Thorne stated that there was "so much incredible talent across this country" from which to cast for the series.

==Reception==
The series has received positive reviews from critics. On the review aggregation website Rotten Tomatoes, The Porter holds an approval rating of 100% with an average rating of 8.4 out of 10, based on 7 reviews. A review in The Globe and Mail called the show "great TV...with compelling characters" and referred to it as "one sexy show".

The Porter was the most nominated show at the 11th Canadian Screen Awards, leading with 19 nominations, and winning a record 12.

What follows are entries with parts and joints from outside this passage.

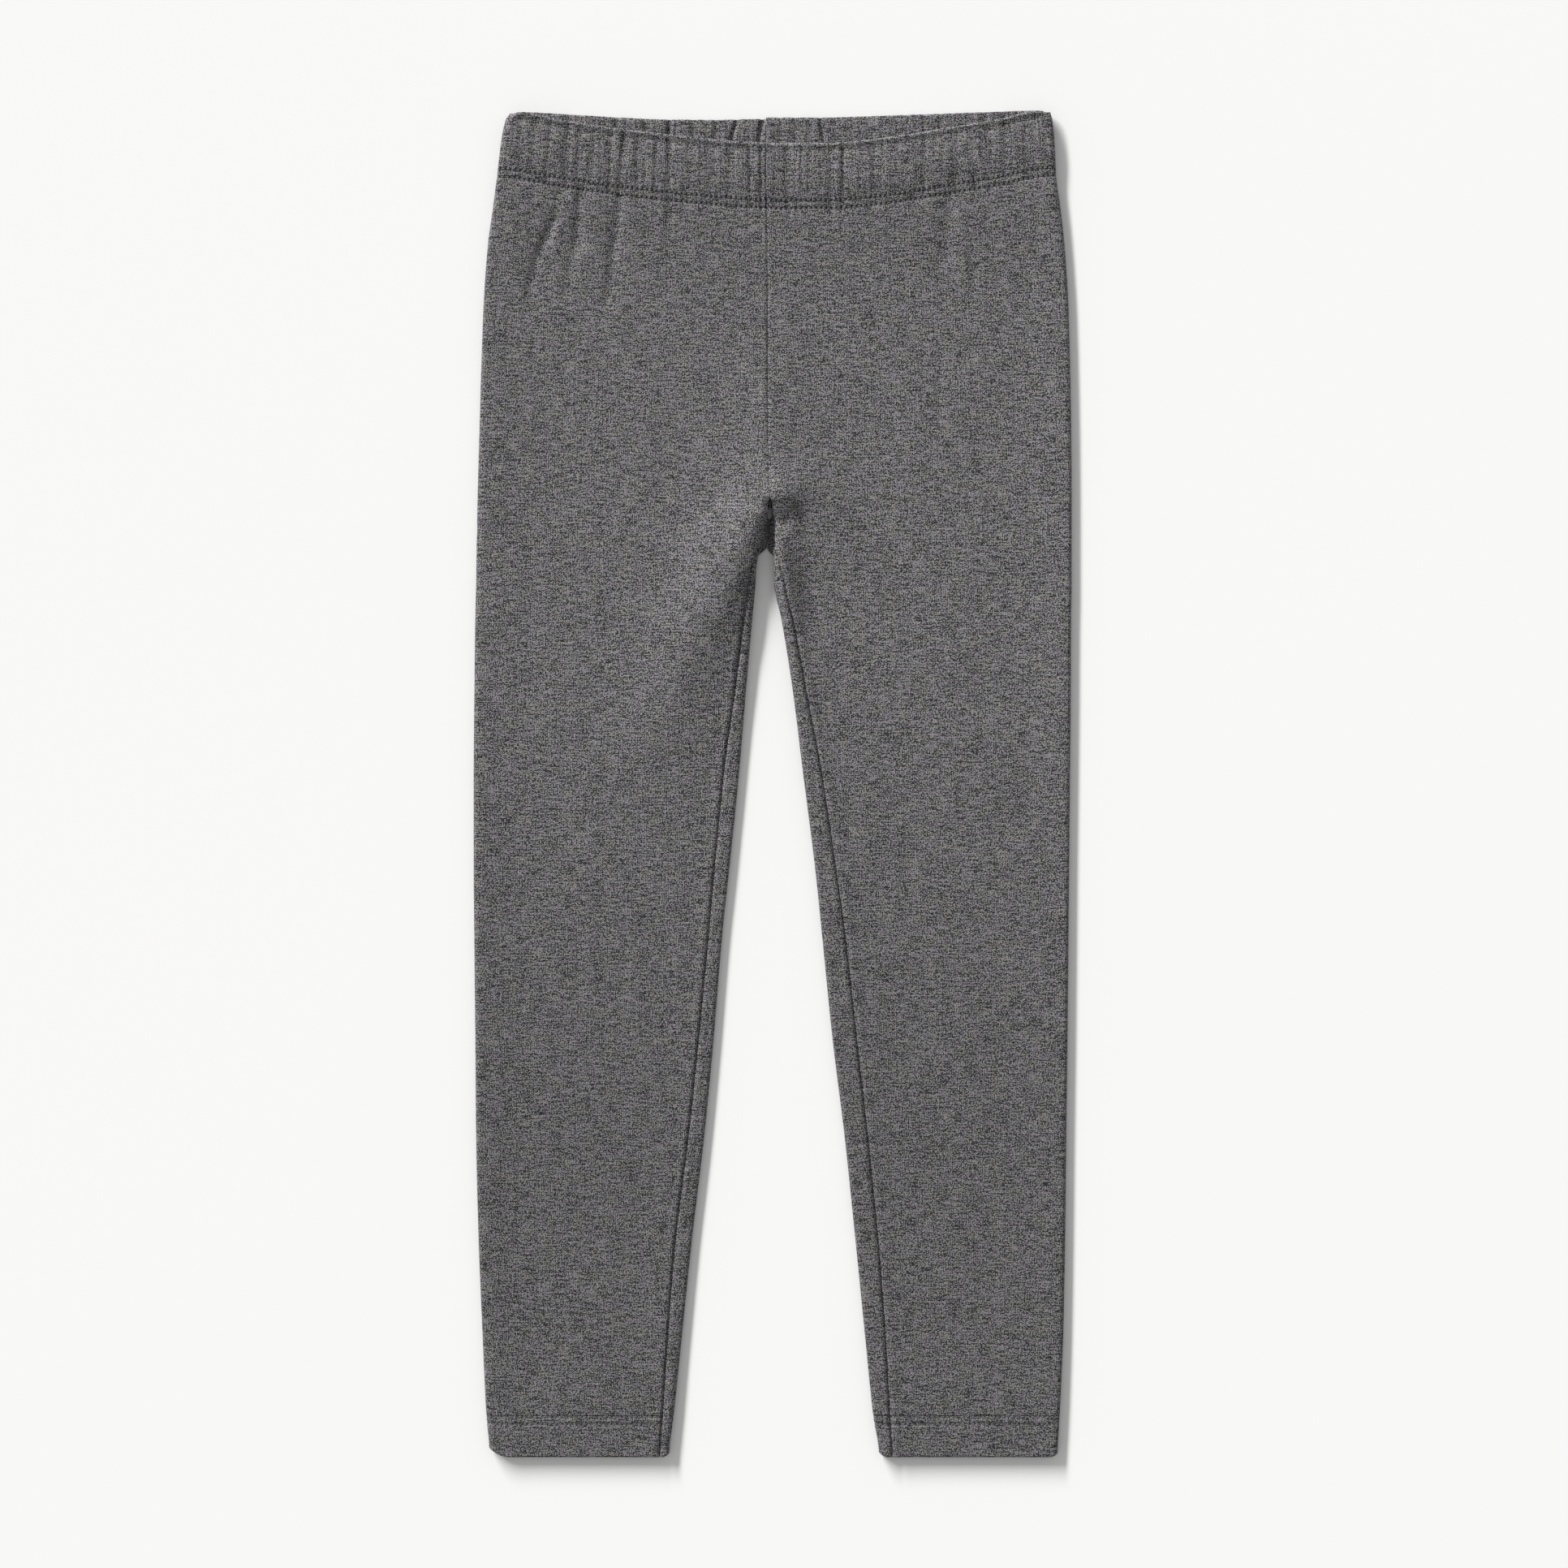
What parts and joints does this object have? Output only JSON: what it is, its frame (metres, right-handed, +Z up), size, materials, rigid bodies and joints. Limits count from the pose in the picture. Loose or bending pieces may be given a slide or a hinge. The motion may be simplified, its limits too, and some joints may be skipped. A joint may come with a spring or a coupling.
{
  "type": "leggings",
  "caption": "Child's ankle-length leggings in grey marl jersey, laid flat on their back, with a gathered elastic waist and turned-up hems.",
  "frame": {"origin": "middle of the garment's box in plan, on the surface that it lies on", "axes": "+X towards the wearer's left, +Y up the legs to the waist, +Z up from the surface, out of the front of the leggings"},
  "size_m": [0.2878, 0.6472, 0.0074],
  "materials": {
    "jersey": "soft cotton jersey in grey marl, fine vertical wales with short level flecks of light and dark fibre, matt",
    "jersey_casing": "the same jersey doubled over flat elastic, gathered, with two rows of stitches at its foot",
    "jersey_hem": "the same jersey turned up inside the ankle, with two rows of stitches at its top",
    "thread": "grey polyester sewing thread"
  },
  "bodies": {
    "root": {"leg_panel_left": "jersey", "leg_panel_right": "jersey", "waistband_left": "jersey_casing", "waistband_right": "jersey_casing", "hem_left": "jersey_hem", "hem_right": "jersey_hem"}
  },
  "joints": []
}
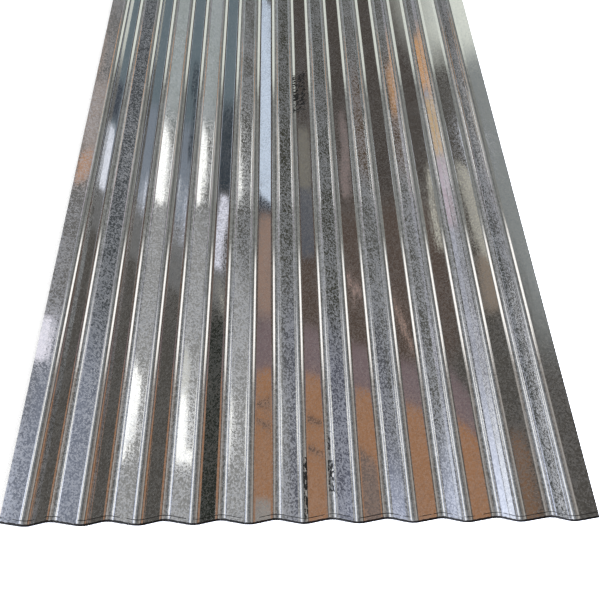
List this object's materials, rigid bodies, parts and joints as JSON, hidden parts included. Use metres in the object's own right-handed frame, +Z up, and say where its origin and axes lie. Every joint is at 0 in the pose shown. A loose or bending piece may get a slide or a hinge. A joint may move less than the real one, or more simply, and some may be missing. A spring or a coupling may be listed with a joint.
{
  "type": "corrugated metal sheet",
  "caption": "Rectangular galvanised steel sheet rolled into even parallel waves, both long edges turned up, lapped with others as roofing or wall cladding.",
  "frame": {"origin": "on the floor under the middle of the sheet, below the centre of the middle trough", "axes": "+X across the waves, +Y along the waves, the sheet's longest way, +Z up out of the sheet"},
  "size_m": [0.8098, 1.8, 0.018],
  "materials": {
    "galvanised_steel": "hot-dip galvanised, fine spangle, bright to satin"
  },
  "bodies": {
    "root": {"corrugated_sheet": "galvanised_steel"}
  },
  "joints": []
}
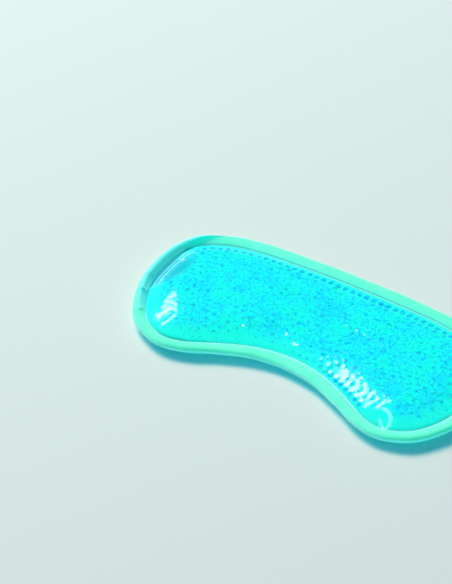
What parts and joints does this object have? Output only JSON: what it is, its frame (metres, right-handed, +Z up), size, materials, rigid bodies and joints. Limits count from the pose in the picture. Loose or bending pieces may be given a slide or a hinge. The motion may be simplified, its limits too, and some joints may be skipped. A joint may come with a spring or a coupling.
{
  "type": "eye pillow",
  "caption": "Kidney-shaped cold or warm eye pillow: clear film pouch packed with cyan gel beads, soft mint fabric binding round the welded rim, folds at the nose bridge.",
  "frame": {"origin": "on the table under the middle of the pillow's bounding box, with the pillow lying flat on its back film", "axes": "+X along the pillow towards its right lobe, +Y from the nose notch to the brow edge, +Z up out of the front film"},
  "size_m": [0.2, 0.1004, 0.012],
  "materials": {
    "clear_film": "clear, high gloss, soft vinyl",
    "gel_beads": "wet translucent gel",
    "binding_fabric": "fine smooth stretch knit, matt with a soft sheen",
    "seam_thread": "fine polyester thread"
  },
  "bodies": {
    "left_lobe": {"front_film_left": "clear_film", "back_film_left": "clear_film", "gel_beads_left": "gel_beads", "edge_binding_left": "binding_fabric", "needle_thread_left": "seam_thread", "bobbin_thread_left": "seam_thread"},
    "right_lobe": {"front_film_right": "clear_film", "back_film_right": "clear_film", "gel_beads_right": "gel_beads", "edge_binding_right": "binding_fabric", "needle_thread_right": "seam_thread", "bobbin_thread_right": "seam_thread"}
  },
  "joints": [
    {"name": "nose_bridge_fold", "type": "hinge", "parent": "left_lobe", "child": "right_lobe", "pos_m": [0, 0, 0.012], "axis": [0, -1, 0], "range_deg": [0, 60]}
  ]
}
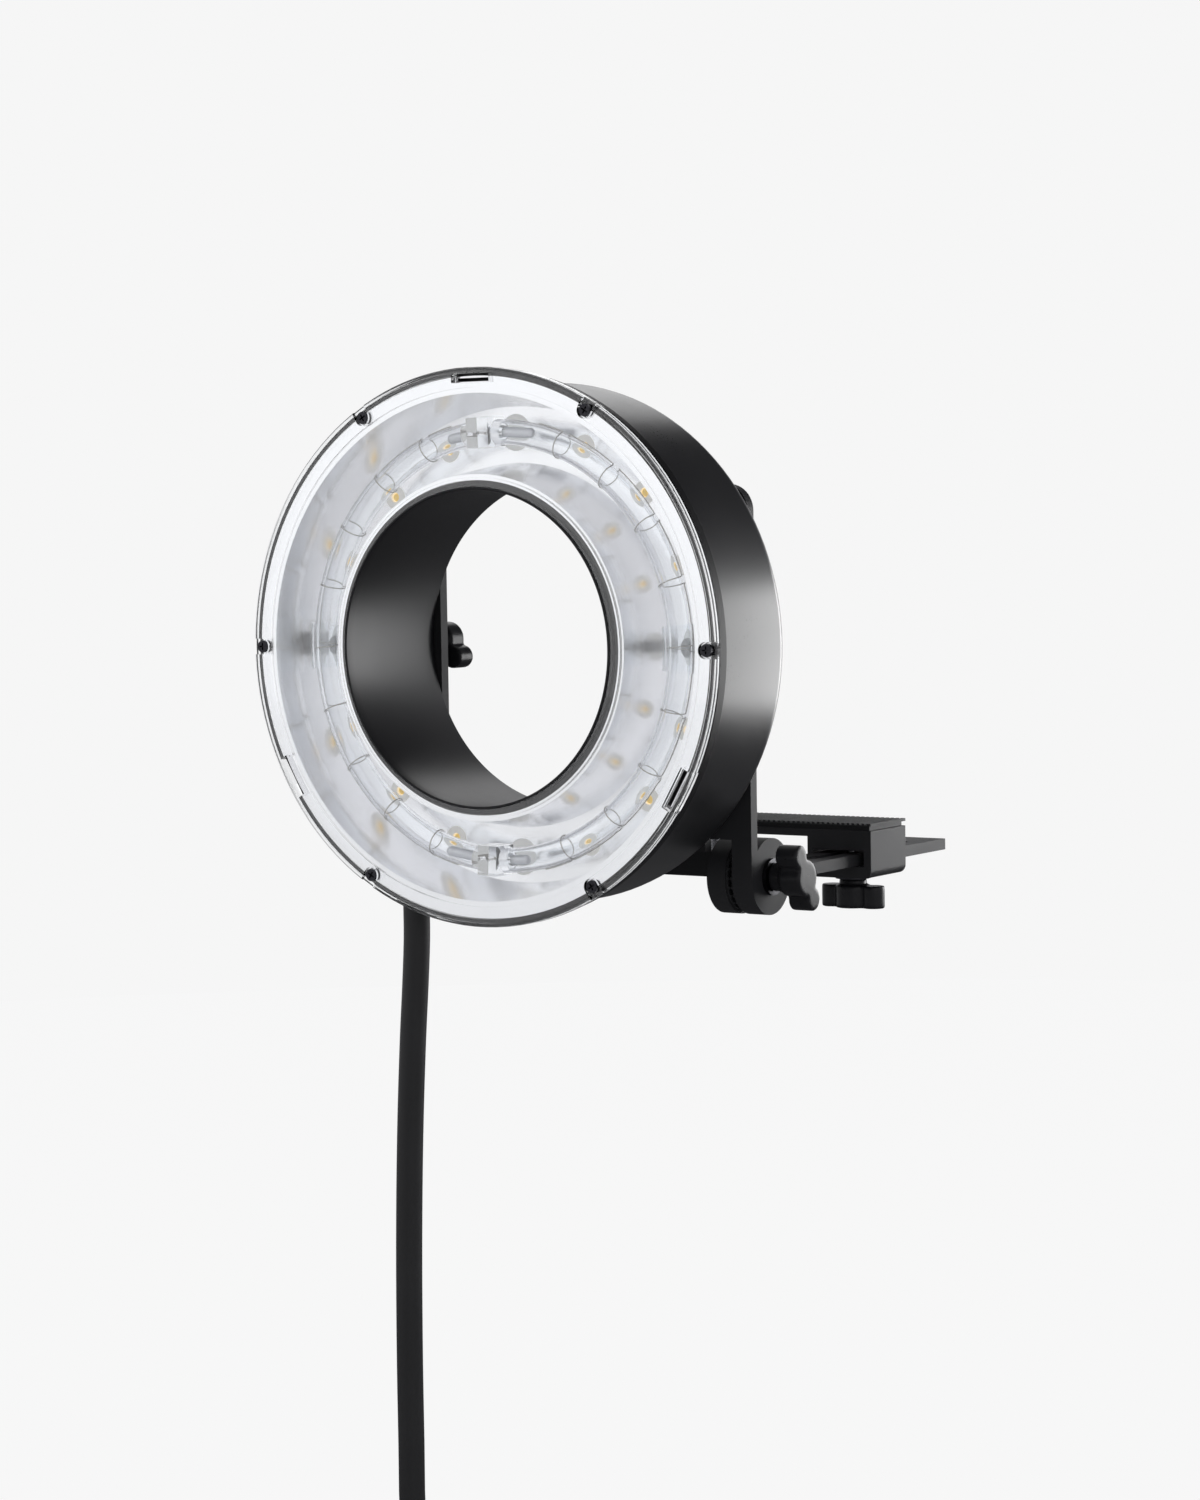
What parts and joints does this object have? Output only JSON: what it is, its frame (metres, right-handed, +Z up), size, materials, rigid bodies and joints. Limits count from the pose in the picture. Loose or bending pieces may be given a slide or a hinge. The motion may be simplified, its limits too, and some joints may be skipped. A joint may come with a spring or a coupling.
{
  "type": "ring flash",
  "caption": "Ring flash head with clear front, flash tubes and lamps in a polished reflector, on a tilting two-post bracket with a sliding camera plate and power cord.",
  "frame": {"origin": "on the camera screw's axis, level with the top of the camera plate's rubber pad", "axes": "+Z up along the camera screw, -Y the way the light shines, +X to the right seen from the front"},
  "size_m": [0.2086, 0.1975, 0.6005],
  "materials": {
    "clear_cover": "clear moulded, polished",
    "black_screws": "black oxide",
    "satin_black_plastic": "fine satin texture",
    "polished_reflector": "polished",
    "flash_glass": "clear",
    "electrode_metal": "dull grey metal",
    "clear_silicone": "clear, slightly cloudy",
    "pale_silicone": "matt",
    "nickel_wire": "bright drawn wire",
    "lamp_board": "white lacquer",
    "lamp_phosphor": "yellow phosphor dome",
    "lamp_ring_plastic": "frosted",
    "plain_steel": "bright zinc",
    "transformer": "lacquered winding",
    "terminals": "moulded",
    "brass": "turned",
    "black_rubber": "matt",
    "tie_strap": "woven",
    "plug_plastic": "fine texture",
    "black_anodised": "black anodised, satin",
    "pad_rubber": "ribbed, matt",
    "washer_steel": "dark zinc",
    "knob_plastic": "gloss moulded",
    "stud_steel": "zinc plated thread"
  },
  "bodies": {
    "camera_base": {"camera_plate": "black_anodised", "rubber_pad": "pad_rubber", "clamp_washers": "washer_steel"},
    "screw_slider": {"screw_washer": "plain_steel"},
    "camera_screw": {"camera_screw": "plain_steel"},
    "slide_fork": {"slide_fork": "black_anodised"},
    "yoke": {"yoke": "black_anodised", "hinge_washers": "washer_steel"},
    "ring": {"front_cover": "clear_cover", "cover_screws": "black_screws", "front_bezel": "satin_black_plastic", "outer_drum": "satin_black_plastic", "inner_barrel": "satin_black_plastic", "rear_cover": "satin_black_plastic", "rear_cover_screws": "black_screws", "reflector": "polished_reflector", "flash_tube_left": "flash_glass", "flash_tube_right": "flash_glass", "electrodes": "electrode_metal", "tube_leads": "electrode_metal", "tube_joiners": "clear_silicone", "tube_clips": "clear_silicone", "tube_legs": "pale_silicone", "trigger_wire_left": "nickel_wire", "trigger_wire_right": "nickel_wire", "lamp_board": "lamp_board", "lamps": "lamp_phosphor", "lamp_rings": "lamp_ring_plastic", "board_screws": "plain_steel", "trigger_transformer": "transformer", "terminal_block": "terminals", "knob_inserts": "brass", "strain_relief": "black_rubber", "cord": "black_rubber", "cord_coil": "black_rubber", "coil_tie": "tie_strap", "plug_boot": "black_rubber", "plug_shell": "plug_plastic", "plug_contacts": "brass", "ring_washers": "washer_steel"},
    "ring_knob_left": {"ring_wing_left": "knob_plastic", "ring_stud_left": "stud_steel"},
    "ring_knob_right": {"ring_wing_right": "knob_plastic", "ring_stud_right": "stud_steel"},
    "hinge_knob_left": {"hinge_wing_left": "knob_plastic", "hinge_stud_left": "stud_steel"},
    "hinge_knob_right": {"hinge_wing_right": "knob_plastic", "hinge_stud_right": "stud_steel"},
    "clamp_knob_left": {"clamp_wing_left": "knob_plastic", "clamp_stud_left": "stud_steel"},
    "clamp_knob_right": {"clamp_wing_right": "knob_plastic", "clamp_stud_right": "stud_steel"}
  },
  "joints": [
    {"name": "fork_slide", "type": "slide", "parent": "camera_base", "child": "slide_fork", "axis": [0, 1, 0], "range_m": [-0.035, 0.03]},
    {"name": "yoke_tilt", "type": "hinge", "parent": "slide_fork", "child": "yoke", "pos_m": [0, -0.0734, -0.013], "axis": [1, 0, 0], "range_deg": [-30, 30]},
    {"name": "ring_slide", "type": "slide", "parent": "yoke", "child": "ring", "axis": [0, 0, 1], "range_m": [-0.04, 0.04]},
    {"name": "camera_screw_shift", "type": "slide", "parent": "camera_base", "child": "screw_slider", "axis": [1, 0, 0], "range_m": [-0.015, 0.015]},
    {"name": "camera_screw_turn", "type": "hinge", "parent": "screw_slider", "child": "camera_screw", "pos_m": [0, 0, -0.01], "axis": [0, 0, -1], "continuous": true},
    {"name": "ring_knob_left_turn", "type": "hinge", "parent": "ring", "child": "ring_knob_left", "pos_m": [-0.0627, -0.075, 0.066], "axis": [0, 1, 0], "range_deg": [0, 450]},
    {"name": "hinge_knob_left_turn", "type": "hinge", "parent": "yoke", "child": "hinge_knob_left", "pos_m": [-0.08, -0.0734, -0.013], "axis": [-1, 0, 0], "range_deg": [0, 450]},
    {"name": "clamp_knob_left_turn", "type": "hinge", "parent": "camera_base", "child": "clamp_knob_left", "pos_m": [-0.0627, 0, -0.027], "axis": [0, 0, -1], "range_deg": [0, 450]},
    {"name": "ring_knob_right_turn", "type": "hinge", "parent": "ring", "child": "ring_knob_right", "pos_m": [0.0627, -0.075, 0.066], "axis": [0, 1, 0], "range_deg": [0, 450]},
    {"name": "hinge_knob_right_turn", "type": "hinge", "parent": "yoke", "child": "hinge_knob_right", "pos_m": [0.08, -0.0734, -0.013], "axis": [1, 0, 0], "range_deg": [0, 450]},
    {"name": "clamp_knob_right_turn", "type": "hinge", "parent": "camera_base", "child": "clamp_knob_right", "pos_m": [0.0627, 0, -0.027], "axis": [0, 0, -1], "range_deg": [0, 450]}
  ]
}
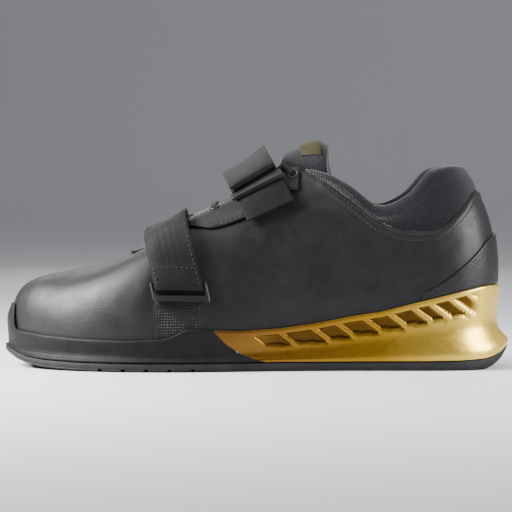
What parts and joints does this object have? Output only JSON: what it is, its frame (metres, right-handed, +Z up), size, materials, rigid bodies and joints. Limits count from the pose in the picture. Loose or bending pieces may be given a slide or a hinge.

Despite interest from the CBC, The Porter was canceled after one season due to the BET Media Group pulling out of financing. According to executive producer Jennifer Kawaja "there was a lack of interest in 'the Canadian point of view.'” While accepting the Academy Board of Directors’ Tribute Award, Indigenous actor, director and producer Jennifer Podemski issued a call to the federal government “to increase permanent funding" for Indigenous Screen Office.